That's why you look at PER in accordance with USG% and use a minutes restriction to eliminate things such as Spencer Hawes. We will just have to agree to disagree, I find that PER is pretty good indicator of how good a player is - otherwise, the top players in the league wouldn't be damn near at the top of PER. If you eliminate players based on games played, limited minutes, it pretty much shows you who stands out from the rest. I'm not seeing a whole lot of "PER superstars" that are false positives on this list... http://insider.espn.go.com/nba/hollinger/statistics
The top players have the highest PERs because they all score a lot. It's a pretty simple correlation. PER is heavily influenced by scoring and can be misleading for players whose primary role is not scoring. It's Hollinger's attempt at one stat to rule them all. It's not useless, but it's far from perfect. You mentioned Jimmy Butler, until he started scoring 20 PPG, he had a pretty ho um PER. Draymond Green is a GREAT role player, but he'll never score enough to come close to a 20 PER player. By definition, a single playoff series is a small sample size. BNM
Also--- it wasn't a single playoff series. IT was the course of his career here. If you look at the list I have given you, not everyone on that list are elite, or even great, scorers. A lot of them are really well-rounded players and strong defenders are up there, too. Once again, I think the true importance of PER is somewhere between you & I.
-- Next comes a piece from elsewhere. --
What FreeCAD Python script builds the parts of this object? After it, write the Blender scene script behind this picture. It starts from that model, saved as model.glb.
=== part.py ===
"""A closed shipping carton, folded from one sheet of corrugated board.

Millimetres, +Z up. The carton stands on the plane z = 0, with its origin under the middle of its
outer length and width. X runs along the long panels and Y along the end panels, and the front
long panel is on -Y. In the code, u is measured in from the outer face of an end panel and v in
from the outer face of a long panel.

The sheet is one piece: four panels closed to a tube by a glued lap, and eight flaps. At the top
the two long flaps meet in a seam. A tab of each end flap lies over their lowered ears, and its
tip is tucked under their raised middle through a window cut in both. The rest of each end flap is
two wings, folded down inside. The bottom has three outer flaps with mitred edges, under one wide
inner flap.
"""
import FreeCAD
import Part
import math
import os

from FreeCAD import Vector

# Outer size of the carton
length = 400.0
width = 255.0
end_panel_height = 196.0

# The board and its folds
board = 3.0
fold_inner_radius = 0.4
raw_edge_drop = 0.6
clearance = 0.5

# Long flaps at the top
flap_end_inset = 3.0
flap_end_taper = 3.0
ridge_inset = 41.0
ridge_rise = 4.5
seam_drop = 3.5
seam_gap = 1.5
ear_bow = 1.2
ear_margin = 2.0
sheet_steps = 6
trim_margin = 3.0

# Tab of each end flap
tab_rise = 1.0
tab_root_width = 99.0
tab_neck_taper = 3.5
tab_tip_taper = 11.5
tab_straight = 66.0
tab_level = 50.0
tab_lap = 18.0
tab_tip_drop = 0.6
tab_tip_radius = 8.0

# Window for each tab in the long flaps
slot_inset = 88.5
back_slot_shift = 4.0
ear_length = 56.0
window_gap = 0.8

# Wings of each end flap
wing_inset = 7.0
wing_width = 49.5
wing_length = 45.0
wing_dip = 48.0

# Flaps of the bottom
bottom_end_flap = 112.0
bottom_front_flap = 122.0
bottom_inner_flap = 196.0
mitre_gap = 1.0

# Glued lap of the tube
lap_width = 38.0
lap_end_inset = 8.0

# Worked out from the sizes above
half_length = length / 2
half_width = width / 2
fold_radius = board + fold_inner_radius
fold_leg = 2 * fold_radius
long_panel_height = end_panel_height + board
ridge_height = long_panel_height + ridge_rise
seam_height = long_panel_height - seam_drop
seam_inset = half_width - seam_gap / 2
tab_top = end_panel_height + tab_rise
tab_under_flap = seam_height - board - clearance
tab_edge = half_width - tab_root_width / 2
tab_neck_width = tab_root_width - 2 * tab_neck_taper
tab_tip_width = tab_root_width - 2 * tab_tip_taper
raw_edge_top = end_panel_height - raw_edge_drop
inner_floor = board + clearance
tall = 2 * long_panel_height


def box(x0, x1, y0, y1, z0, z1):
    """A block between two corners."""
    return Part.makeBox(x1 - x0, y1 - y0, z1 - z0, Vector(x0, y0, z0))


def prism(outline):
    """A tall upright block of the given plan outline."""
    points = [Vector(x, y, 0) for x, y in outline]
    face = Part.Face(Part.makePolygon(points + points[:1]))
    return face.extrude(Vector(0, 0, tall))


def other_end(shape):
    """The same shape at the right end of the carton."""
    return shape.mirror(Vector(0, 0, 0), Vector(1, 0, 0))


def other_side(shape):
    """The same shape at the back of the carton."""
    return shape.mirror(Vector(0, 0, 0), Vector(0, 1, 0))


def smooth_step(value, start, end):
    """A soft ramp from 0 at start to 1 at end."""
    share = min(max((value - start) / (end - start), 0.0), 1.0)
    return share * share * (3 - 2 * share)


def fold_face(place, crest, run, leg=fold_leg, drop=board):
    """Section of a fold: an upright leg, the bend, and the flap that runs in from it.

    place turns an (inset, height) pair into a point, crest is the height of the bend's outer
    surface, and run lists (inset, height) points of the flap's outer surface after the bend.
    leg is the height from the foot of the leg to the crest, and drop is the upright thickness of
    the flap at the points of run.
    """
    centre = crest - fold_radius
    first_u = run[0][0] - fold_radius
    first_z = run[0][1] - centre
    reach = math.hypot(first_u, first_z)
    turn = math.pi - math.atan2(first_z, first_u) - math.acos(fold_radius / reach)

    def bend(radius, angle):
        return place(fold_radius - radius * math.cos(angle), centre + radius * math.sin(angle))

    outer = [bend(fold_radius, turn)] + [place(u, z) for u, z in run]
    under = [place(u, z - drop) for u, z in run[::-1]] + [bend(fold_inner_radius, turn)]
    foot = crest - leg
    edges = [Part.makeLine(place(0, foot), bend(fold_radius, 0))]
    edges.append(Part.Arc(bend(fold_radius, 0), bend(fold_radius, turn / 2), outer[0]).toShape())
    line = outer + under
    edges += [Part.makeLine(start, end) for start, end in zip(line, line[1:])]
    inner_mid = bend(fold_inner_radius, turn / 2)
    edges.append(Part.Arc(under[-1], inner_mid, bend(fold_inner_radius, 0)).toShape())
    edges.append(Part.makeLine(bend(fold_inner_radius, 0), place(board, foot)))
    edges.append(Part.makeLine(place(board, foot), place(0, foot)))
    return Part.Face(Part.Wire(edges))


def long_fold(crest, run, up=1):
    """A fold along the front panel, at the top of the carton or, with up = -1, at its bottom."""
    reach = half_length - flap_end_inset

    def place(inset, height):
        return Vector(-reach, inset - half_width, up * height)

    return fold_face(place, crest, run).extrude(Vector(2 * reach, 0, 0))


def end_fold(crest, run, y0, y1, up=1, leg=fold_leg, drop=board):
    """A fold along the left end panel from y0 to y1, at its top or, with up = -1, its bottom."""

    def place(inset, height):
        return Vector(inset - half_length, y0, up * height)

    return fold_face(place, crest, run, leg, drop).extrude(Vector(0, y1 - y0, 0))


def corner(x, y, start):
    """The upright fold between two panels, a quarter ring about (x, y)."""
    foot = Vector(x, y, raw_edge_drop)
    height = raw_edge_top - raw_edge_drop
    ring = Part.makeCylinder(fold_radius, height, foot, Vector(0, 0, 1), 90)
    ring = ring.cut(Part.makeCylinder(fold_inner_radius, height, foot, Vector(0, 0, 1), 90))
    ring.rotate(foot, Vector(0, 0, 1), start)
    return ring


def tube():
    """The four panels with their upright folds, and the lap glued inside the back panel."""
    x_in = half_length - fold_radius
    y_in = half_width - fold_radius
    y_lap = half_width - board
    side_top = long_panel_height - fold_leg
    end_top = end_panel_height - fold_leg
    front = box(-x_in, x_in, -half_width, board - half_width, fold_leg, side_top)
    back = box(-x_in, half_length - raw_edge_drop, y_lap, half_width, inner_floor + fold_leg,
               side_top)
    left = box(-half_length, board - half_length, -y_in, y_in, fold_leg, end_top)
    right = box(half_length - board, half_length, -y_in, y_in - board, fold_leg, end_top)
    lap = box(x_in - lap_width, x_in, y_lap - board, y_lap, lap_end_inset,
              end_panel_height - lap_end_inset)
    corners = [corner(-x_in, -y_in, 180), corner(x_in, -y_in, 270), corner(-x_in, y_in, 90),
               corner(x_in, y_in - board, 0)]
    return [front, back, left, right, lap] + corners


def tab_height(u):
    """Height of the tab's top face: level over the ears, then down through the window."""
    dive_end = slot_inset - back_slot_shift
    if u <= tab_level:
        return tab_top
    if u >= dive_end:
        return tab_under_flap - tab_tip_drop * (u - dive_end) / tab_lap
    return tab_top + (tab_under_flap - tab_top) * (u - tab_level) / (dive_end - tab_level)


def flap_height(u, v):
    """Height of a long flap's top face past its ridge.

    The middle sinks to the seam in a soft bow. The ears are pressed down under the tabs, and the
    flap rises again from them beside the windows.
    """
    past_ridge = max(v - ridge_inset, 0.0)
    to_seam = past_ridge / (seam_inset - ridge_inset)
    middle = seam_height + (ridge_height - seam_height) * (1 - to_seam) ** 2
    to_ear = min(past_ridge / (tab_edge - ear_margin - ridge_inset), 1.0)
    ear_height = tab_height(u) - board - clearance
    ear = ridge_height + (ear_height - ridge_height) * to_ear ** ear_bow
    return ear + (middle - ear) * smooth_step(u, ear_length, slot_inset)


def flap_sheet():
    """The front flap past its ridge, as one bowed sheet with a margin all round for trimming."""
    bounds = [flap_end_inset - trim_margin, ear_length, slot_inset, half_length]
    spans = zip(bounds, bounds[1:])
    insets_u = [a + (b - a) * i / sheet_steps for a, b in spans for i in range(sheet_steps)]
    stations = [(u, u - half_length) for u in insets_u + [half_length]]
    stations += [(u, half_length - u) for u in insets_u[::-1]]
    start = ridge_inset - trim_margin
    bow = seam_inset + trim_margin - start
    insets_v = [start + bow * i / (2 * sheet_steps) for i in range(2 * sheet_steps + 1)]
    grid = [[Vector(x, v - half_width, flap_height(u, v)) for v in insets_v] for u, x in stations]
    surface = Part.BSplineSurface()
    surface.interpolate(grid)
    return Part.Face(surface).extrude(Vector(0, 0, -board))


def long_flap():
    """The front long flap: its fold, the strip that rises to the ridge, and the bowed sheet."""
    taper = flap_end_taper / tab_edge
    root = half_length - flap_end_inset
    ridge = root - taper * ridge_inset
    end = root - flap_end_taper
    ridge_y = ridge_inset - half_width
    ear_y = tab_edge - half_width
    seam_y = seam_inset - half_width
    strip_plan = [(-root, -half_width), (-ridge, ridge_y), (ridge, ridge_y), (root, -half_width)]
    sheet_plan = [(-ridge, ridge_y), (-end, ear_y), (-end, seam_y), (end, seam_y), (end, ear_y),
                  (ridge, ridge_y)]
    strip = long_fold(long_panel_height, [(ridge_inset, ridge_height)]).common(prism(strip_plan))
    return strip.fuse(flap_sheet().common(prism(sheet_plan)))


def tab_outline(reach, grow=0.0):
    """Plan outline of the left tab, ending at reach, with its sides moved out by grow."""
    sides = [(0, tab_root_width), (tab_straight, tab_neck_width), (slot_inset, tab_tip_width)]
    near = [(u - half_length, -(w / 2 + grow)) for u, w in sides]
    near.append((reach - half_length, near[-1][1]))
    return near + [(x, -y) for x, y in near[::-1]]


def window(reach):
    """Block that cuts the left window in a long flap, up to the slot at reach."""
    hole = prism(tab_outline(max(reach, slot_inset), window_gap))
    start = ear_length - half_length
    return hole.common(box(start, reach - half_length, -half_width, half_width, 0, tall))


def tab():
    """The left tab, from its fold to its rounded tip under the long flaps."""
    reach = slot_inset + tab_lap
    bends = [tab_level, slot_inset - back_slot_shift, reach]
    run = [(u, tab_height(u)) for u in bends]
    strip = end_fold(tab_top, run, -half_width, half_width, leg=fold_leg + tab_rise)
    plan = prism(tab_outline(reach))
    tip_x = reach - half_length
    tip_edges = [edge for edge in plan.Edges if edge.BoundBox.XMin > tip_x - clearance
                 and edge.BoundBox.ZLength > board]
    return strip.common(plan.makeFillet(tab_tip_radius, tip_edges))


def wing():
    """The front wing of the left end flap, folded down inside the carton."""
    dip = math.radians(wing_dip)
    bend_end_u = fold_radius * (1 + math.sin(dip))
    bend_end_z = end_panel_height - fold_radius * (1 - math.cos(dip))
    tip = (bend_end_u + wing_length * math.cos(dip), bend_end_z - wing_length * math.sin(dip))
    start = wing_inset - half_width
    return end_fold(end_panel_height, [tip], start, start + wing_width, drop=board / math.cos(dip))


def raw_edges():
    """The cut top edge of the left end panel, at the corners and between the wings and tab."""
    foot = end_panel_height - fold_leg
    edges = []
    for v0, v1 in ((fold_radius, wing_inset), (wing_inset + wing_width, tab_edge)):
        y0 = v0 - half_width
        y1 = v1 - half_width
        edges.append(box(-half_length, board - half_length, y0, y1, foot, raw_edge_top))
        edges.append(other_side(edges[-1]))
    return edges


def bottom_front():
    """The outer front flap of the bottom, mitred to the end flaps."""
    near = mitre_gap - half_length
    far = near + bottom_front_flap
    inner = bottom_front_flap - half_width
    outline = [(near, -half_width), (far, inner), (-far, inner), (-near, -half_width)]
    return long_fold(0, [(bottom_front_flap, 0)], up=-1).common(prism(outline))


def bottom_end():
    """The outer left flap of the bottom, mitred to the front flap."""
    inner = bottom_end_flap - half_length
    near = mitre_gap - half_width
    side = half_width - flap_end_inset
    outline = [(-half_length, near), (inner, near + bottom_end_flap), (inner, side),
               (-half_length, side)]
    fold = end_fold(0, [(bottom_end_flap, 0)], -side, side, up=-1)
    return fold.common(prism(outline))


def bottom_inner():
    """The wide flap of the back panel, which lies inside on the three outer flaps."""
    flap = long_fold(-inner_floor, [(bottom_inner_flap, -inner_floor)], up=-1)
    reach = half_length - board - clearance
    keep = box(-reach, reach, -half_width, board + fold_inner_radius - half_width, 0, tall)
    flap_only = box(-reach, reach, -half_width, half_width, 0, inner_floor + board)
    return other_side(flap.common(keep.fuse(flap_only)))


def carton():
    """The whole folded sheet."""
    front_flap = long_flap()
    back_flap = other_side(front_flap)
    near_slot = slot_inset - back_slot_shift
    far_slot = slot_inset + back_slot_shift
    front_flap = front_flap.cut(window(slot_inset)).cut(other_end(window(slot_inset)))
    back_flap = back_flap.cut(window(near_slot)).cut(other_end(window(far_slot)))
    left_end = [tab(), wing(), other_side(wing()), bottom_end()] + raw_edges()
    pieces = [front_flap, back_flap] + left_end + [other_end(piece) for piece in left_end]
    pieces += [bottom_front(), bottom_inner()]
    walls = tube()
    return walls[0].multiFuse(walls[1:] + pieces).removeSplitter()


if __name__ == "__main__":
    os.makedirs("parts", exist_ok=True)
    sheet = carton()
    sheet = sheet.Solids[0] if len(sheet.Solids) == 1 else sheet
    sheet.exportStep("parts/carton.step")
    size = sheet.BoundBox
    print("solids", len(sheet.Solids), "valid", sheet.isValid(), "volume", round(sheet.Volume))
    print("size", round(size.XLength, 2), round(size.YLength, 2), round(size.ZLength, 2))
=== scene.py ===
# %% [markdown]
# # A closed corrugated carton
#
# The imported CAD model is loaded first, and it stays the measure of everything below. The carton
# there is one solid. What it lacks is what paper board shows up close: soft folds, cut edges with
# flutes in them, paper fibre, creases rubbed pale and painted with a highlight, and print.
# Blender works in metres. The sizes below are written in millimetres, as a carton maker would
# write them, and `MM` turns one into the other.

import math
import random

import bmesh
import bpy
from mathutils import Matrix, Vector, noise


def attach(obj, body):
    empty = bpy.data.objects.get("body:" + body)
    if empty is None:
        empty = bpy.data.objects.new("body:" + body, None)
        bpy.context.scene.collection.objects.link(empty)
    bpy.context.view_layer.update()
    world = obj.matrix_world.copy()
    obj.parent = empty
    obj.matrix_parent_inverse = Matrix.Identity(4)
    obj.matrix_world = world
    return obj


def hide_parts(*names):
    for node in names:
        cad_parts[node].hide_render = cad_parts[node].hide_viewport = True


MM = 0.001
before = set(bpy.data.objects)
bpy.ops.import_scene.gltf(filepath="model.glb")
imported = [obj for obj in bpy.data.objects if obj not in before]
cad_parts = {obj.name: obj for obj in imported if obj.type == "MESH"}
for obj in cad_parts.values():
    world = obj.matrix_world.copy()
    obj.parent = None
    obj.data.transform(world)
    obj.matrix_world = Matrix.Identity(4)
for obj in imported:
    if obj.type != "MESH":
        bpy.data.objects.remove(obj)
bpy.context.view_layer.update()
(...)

Well, we just traded one player with PER = 13.1 for two players, each with a PER = 13.2. So, you should be happy about that. BNM
Nope. Not thrilled with Gerald Henderson, but Vonleh has intriguing potential. Gerald Henderson is garbage and Batum is definitely a better player. This was about Vonleh. I'm happy with that. He was a HELLUVA prospect last year. Batum is also 26 and Vonleh is 19, so there is a decent chance Vonley gets his PER up a little.
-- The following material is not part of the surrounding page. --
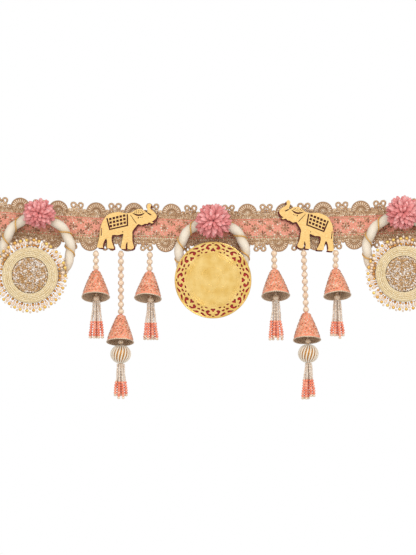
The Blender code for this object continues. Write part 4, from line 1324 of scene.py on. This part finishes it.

You never know. Batum was 19 at the start of his rookie year and posted a PER = 12.9 as a starter playing 1454 minutes on a team that won 54 games. Vonleh was a 19-year old bench warmer that posted a PER = 13.2 in 259 minutes of garbage time on a 33-win team. Batum sure looked like he had more potential, but six years later, his PER was only 13.1. BNM
TO be fair, Batum's career avg PER is 15.2. He did get better. In order for thsi to be a good trade, Vonleh needs to get to a 15+ PER and stay that way in the playoffs - which I doubt will happen in the next year or two.
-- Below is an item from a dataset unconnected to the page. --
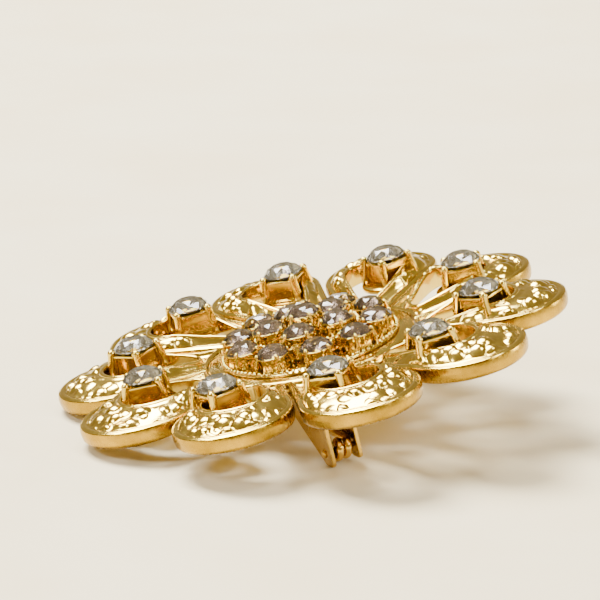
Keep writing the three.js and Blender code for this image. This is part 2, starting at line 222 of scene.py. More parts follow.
# A rougher satin wall that draws each petal's outline; its darker colour is painted shade, the outer
# walls drawn darker than the tops as if in shadow.
SHADE_PAINTED_WALL_GOLD = plated_gold("gold-plated cast zinc, brushed wall in painted shade", light="C8A030", deep="8A6A14",
                        smooth=0.2, rough=0.36, grain_mm=0.5, dents=0.5)
# Light gold that stays yellow after many reflections between the cups.
CUP_GOLD = plated_gold("gold-plated cups", light="ECD270", deep="D8BA56",
                       smooth=0.08, rough=0.15, grain_mm=0.3, dents=0.12)
# Flat, slightly dull faces with a fine rolled grain.
SHEET_GOLD = plated_gold("gold-plated brass sheet", light="D2AE54", deep="B48E3A",
                         smooth=0.2, rough=0.3, grain_mm=0.2, dents=0.3)
# Long bright lines along the drawn wire.
WIRE_GOLD = plated_gold("gold-plated spring steel wire", light="DEB858", deep="C8A040",
                        smooth=0.07, rough=0.15, grain_mm=0.25, dents=0.12)
# Colourless glass over bright foil: white flashes beside grey.
CLEAR_GLASS = cut_glass("cut crystal glass", "F3EFE4", "FFFDF6")
BRIGHT_FOIL = silver_foil("silver foil backing", "DCDAD2", "A29E94")
# The cluster's stones are browner and darker than the petals': a painted reflection of the gold round
# them, tinted into the glass and the foil.
GLASS_PAINTED_GOLD_REFLECTION = cut_glass("cut crystal glass, tinted with painted gold reflection", "D6CBC0", "EAE2DA")
FOIL_PAINTED_GOLD_REFLECTION = silver_foil("silver foil backing, browned with painted gold reflection", "BCAC9C", "84766A")


# ---- small makers ----
def smoothstep(x):
    x = min(max(x, 0.0), 1.0)
    return x * x * (3 - 2 * x)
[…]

You're forgetting what the extra $4mil in cap space might net us. Lots variables with this move, too early to declare anything.
I think Vonleh can easily get his PER over 17, even higher within 2 years. Maybe even this year, though in limited minutes.
That would be an interesting spread actually, how often the team with the highest AVG PER/per player on championship teams vs teams that lost. I'm sure there is a correlation between having high AVG per and win/loss record.